New Triazine-Based Polymers with Low Dielectric Constants and High Thermostability Derived from Biorenewable Anethole and Thermocrosslinkable Benzocyclobutene

A series of new triazine-based polymers derived from biorenewable anethole and thermocrosslinkable benzocyclobutene were developed. These polymers were formed via a thermoinduced Diels-Alder cycloaddition reaction between anethole and benzocyclobutene, and they displayed good thermostability (5% weight loss) up to 425 degrees C, glass transition temperatures (T(g)s) of up to 290 degrees C, and coefficients of thermal expansion (CTEs) of less than 63 ppm/degrees C between 30 and 300 degrees C. These polymers also exhibited low dielectric constants of less than 2.85 for frequencies ranging from 0.1 to 30.0 MHz.
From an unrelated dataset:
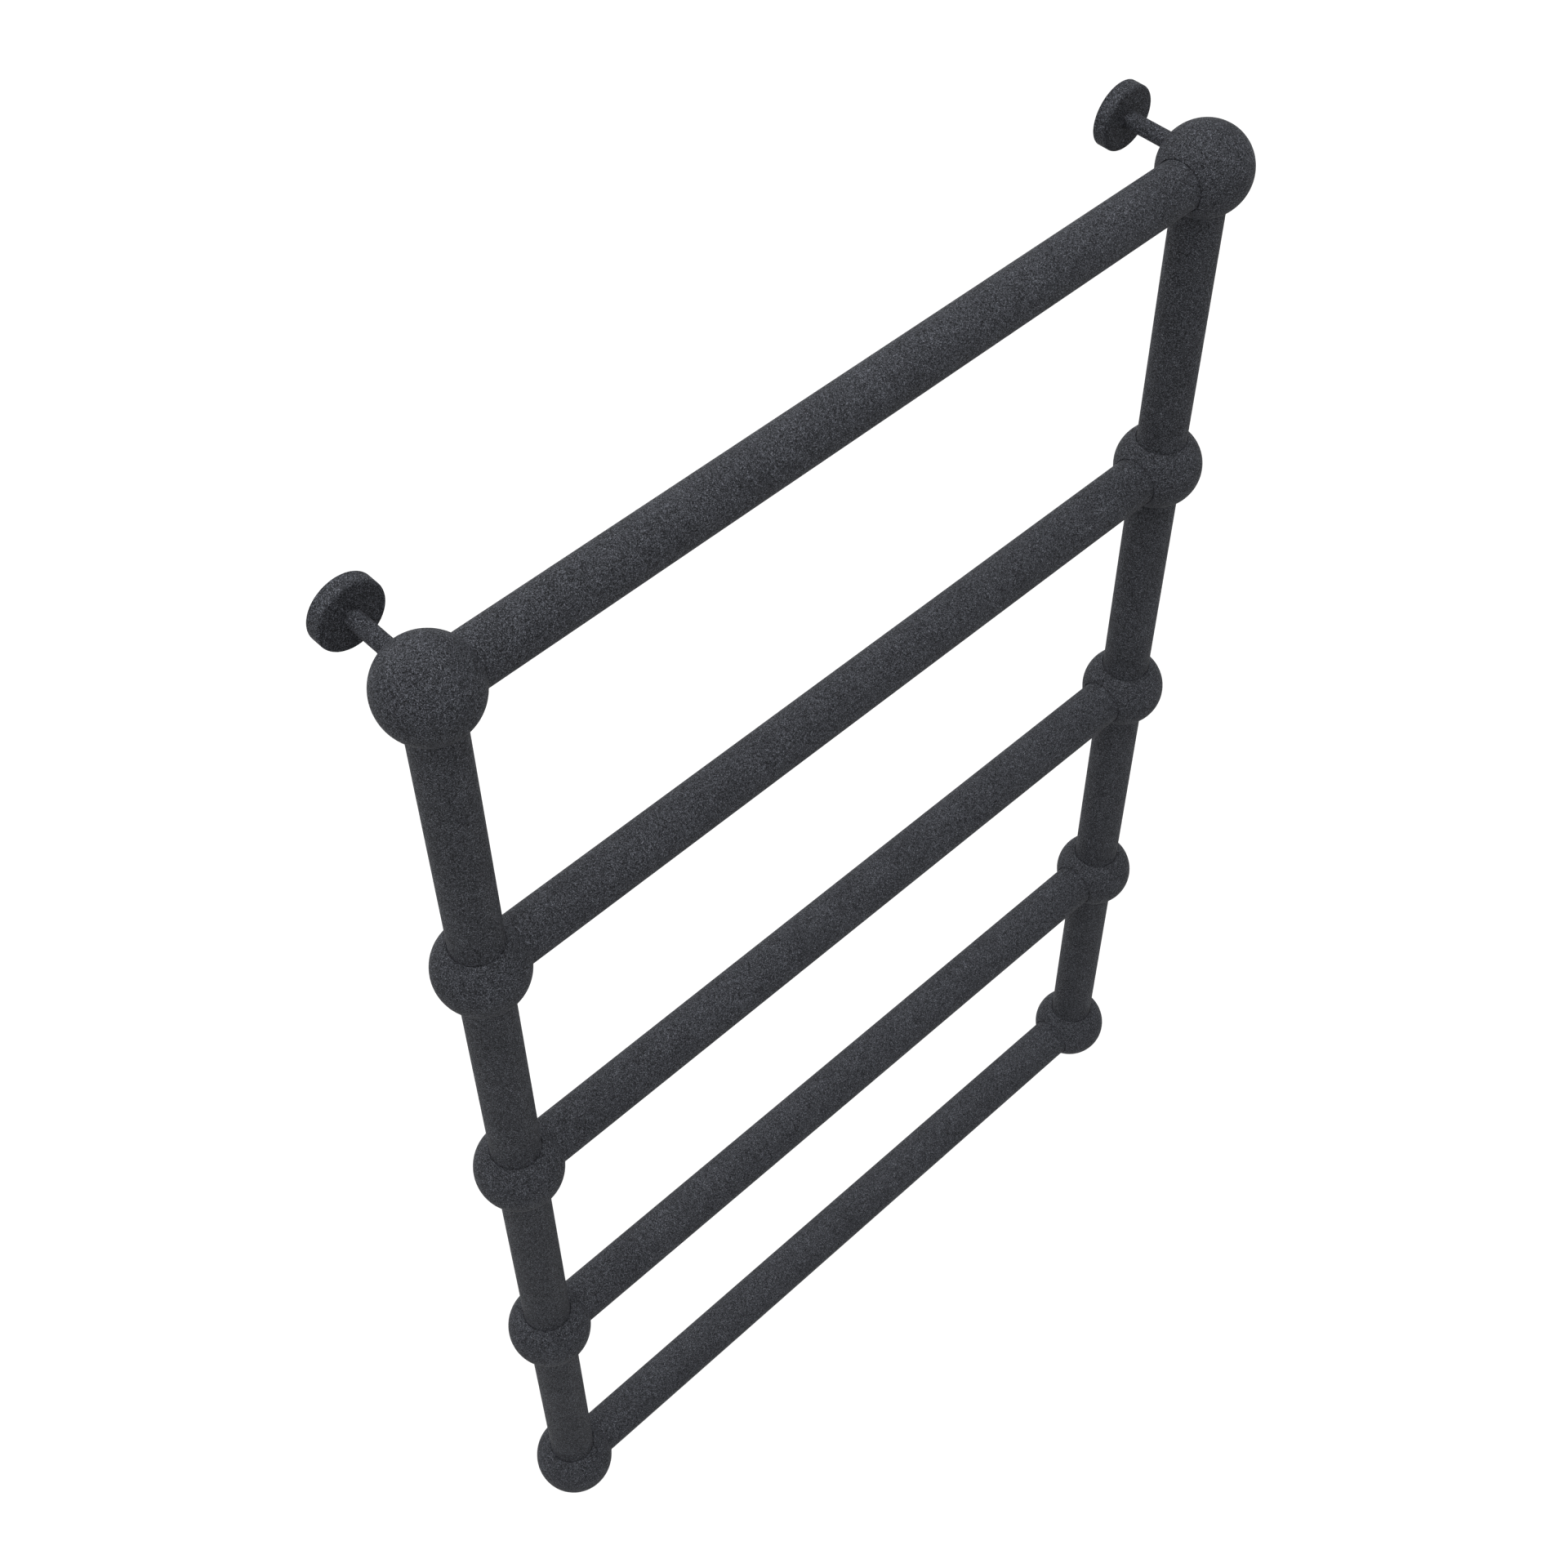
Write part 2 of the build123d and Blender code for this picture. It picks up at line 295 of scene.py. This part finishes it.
# From the darkest grains to the palest, as (position, linear colour)
COAT_COLOURS = (
    (0.0, (0.0008, 0.0009, 0.0010)),
    (0.25, (0.0037, 0.0039, 0.0044)),
    (0.5, (0.0135, 0.0142, 0.0165)),
    (0.75, (0.0436, 0.0458, 0.0531)),
    (1.0, (0.1384, 0.1450, 0.1668)),
)

# How a metal's colour and roughness change from the bottom of its marks to their top
METAL_TONES = (0.72, 1.15)
METAL_ROUGHNESS = (0.1, -0.06)
METAL_RELIEF = (0.008 * MM, 0.5)

RUBBER_COLOURS = ((NOISE_LOW, (0.012, 0.012, 0.012)), (NOISE_HIGH, (0.024, 0.024, 0.025)))
RUBBER_ROUGHNESS = (0.62, 0.78)
RUBBER_RELIEF = (0.02 * MM, 0.5)


def textured_coat():
    """Charcoal powder coat with a sandy grain, and a faint cloudiness in the large."""
    m = Nodes("textured_coat", Specular_IOR_Level=COAT_SPECULAR)
    sand = m.ramp(m.cells(GRAIN, "Color"), 0.0, 1.0, *SAND_SPAN)
    domes = m.ramp(m.cells(GRAIN, "Distance"), 0.0, DOME_EDGE, 1.0, 0.0)
    relief = m.math("ADD", domes, m.noise(LUMP_SCALE, detail=2, roughness=0.7))
    grit = m.ramp(m.cells(GRIT, "Color"), 0.0, 1.0, *GRIT_SPAN)
    cloud = m.ramp(m.noise(CLOUD_SCALE, detail=3), NOISE_LOW, NOISE_HIGH, *CLOUD_SPAN)
    tone = m.math("ADD", m.math("ADD", sand, grit), cloud)
    return m.finish(
        m.colours(tone, COAT_COLOURS),
        m.ramp(sand, *COAT_ROUGHNESS),
        m.bump(relief, *COAT_RELIEF),
    )


def metal(m, marks, colour, roughness):
    """Lighter and darker, smoother and rougher by the marks, which also stand in faint relief."""
    dark, light = (tuple(c * tone for c in colour) for tone in METAL_TONES)
    rough, smooth = (roughness + change for change in METAL_ROUGHNESS)
    return m.finish(
        m.colours(marks, ((NOISE_LOW, dark), (NOISE_HIGH, light))),
        m.ramp(marks, NOISE_LOW, NOISE_HIGH, rough, smooth),
        m.bump(marks, *METAL_RELIEF),
    )


def turned_brass():
    """Lathe marks: rings on the faces across the vent's axis, and fine turns along its sides."""
    m = Nodes("vent_brass", Metallic=1.0)
    offset = m.add("ShaderNodeVectorMath", operation="SUBTRACT")
    m.link(m.place, offset.inputs[0])
    offset.inputs[1].default_value = middle("vent_plug")
    apart = m.add("ShaderNodeSeparateXYZ")
    m.link(offset.outputs[0], apart.inputs[0])
    x, y, z = apart.outputs
    radius = m.math("SQRT", m.math("ADD", m.math("MULTIPLY", y, y), m.math("MULTIPLY", z, z)))
    ring_place = m.add("ShaderNodeCombineXYZ")
    m.link(radius, ring_place.inputs[0])
    m.link(x, ring_place.inputs[1])
    rings = m.noise(scale=5000, detail=2, place=ring_place.outputs[0])
    tarnish = m.noise(scale=350, detail=3)
    marks = m.mix(rings, tarnish, share=0.65)
    return metal(m, marks, colour=(0.70, 0.50, 0.24), roughness=0.30)


def plated_steel():
    """Zinc plate: soft mottling with fine handling scratches."""
    m = Nodes("plated_steel", Metallic=1.0)
    stretched = m.add("ShaderNodeMapping")
    stretched.inputs["Scale"].default_value = (1, 1, 18)
    stretched.inputs["Rotation"].default_value = (0, 0.5, 0)
    m.link(m.place, stretched.inputs["Vector"])
    scratches = m.noise(scale=220, detail=4, roughness=0.65, place=stretched.outputs[0])
    mottle = m.noise(scale=260, detail=3)
    marks = m.mix(scratches, mottle, share=0.5)
    return metal(m, marks, colour=(0.44, 0.45, 0.46), roughness=0.36)


def plain_metal(name, colour, roughness, scale):
    m = Nodes(name, Metallic=1.0)
    return metal(m, m.noise(scale, detail=4), colour, roughness)


def black_rubber():
    m = Nodes("black_rubber", Specular_IOR_Level=0.4)
    grain = m.noise(scale=2500, detail=2)
    return m.finish(
        m.colours(grain, RUBBER_COLOURS),
        m.ramp(grain, NOISE_LOW, NOISE_HIGH, *RUBBER_ROUGHNESS),
        m.bump(grain, *RUBBER_RELIEF),
    )


materials = {
    "textured_coat": textured_coat(),
    "plated_steel": plated_steel(),
    "black_steel": plain_metal(
        "black_steel", colour=(0.07, 0.07, 0.075), roughness=0.45, scale=1500
    ),
    "vent_brass": turned_brass(),
    "brazing_alloy": plain_metal(
        "brazing_alloy", colour=(0.78, 0.70, 0.55), roughness=0.4, scale=900
    ),
    "black_rubber": black_rubber(),
}
slots = {part["node"]: part["material_slot"] for part in frame["record"]["subparts"]}
for node, piece in frame["nodes"].items():
    piece.data.materials.clear()
    piece.data.materials.append(materials[slots[node]])

# ---------------------------------------------------------------- coat run into the sockets' mouths
SOCKET_CLEARANCE = 0.1 * MM
SOCKET_RADIUS = TUBE_RADIUS + SOCKET_CLEARANCE
SOCKET_LEAD_IN = 0.9 * MM
SEAL_HEIGHT = 0.25 * MM
# How far a ring's edges go into the tube and the ball
SINK = 0.03 * MM
SEAL_STEPS = 6
RING_STEPS = 128


def seal_profile():
    """Outline of a ring that seals the bottom of a socket's lead-in with a hollow curve, so that a
    fine line stays open above it. Points are (distance from the ball's centre along the tube,
    distance from the tube's axis), and the first SEAL_STEPS edges are the curve."""
    bottom = math.sqrt(BALL_RADIUS**2 - SOCKET_RADIUS**2) - SOCKET_LEAD_IN
    foot = bottom - SEAL_HEIGHT
    top = bottom + SEAL_HEIGHT
    inner = TUBE_RADIUS - SINK
    on_tube = Vector((top, inner))
    on_ball = Vector((top, SOCKET_RADIUS + SEAL_HEIGHT + SINK))
    corner = Vector((bottom, SOCKET_RADIUS))
    curve = []
    for step in range(SEAL_STEPS + 1):
        t = step / SEAL_STEPS
        curve.append(on_tube * (1 - t) ** 2 + corner * 2 * t * (1 - t) + on_ball * t**2)
    return [*curve, corner, Vector((foot, SOCKET_RADIUS)), Vector((foot, inner))]


def add_ring(bm, centre, axis, profile):
    """Adds the profile turned about the axis through centre, as a closed ring."""
    across = axis.orthogonal().normalized()
    loops = []
    for step in range(RING_STEPS):
        out = Matrix.Rotation(math.tau * step / RING_STEPS, 3, axis) @ across
        loops.append([bm.verts.new(centre + axis * along + out * away) for along, away in profile])
    for one, two in zip(loops, loops[1:] + loops[:1]):
        for k in range(len(profile)):
            n = (k + 1) % len(profile)
            face = bm.faces.new((one[k], two[k], two[n], one[n]))
            face.smooth = k < SEAL_STEPS


def coat_seals(side, row, profile):
    """One piece with a ring for each tube that enters the ball."""
    ways = [Vector((-SIDES[side], 0, 0))]
    if row > ROWS[0]:
        ways.append(Vector((0, 0, 1)))
    if row < ROWS[-1]:
        ways.append(Vector((0, 0, -1)))
    bm = bmesh.new()
    for way in ways:
        add_ring(bm, ball_centre(side, row), way, profile)
    bmesh.ops.recalc_face_normals(bm, faces=bm.faces)
    mesh = bpy.data.meshes.new(f"coat_seals_{side}_{row}")
    bm.to_mesh(mesh)
    bm.free()
    piece = bpy.data.objects.new(mesh.name, mesh)
    scene.collection.objects.link(piece)
    mesh.materials.append(materials["textured_coat"])
    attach(piece, "rack")


profile = seal_profile()
for side in SIDES:
    for row in ROWS:
        coat_seals(side, row, profile)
The polymers with fluoro groups show the better dielectric properties with an average dielectric constant (D-k) of less than 2.76 and an average dissipation factor (D-f) of about 0.0025. When the fluoropolymers were kept in water at room temperature for 5 days, D-k was maintained below 2.90. When a biorenewable anethole was introduced to the benzocyclobutene-based polymers, the properties of the polymers were enhanced. These new polymers are suitable as high-performance resins in the microelectronic industry.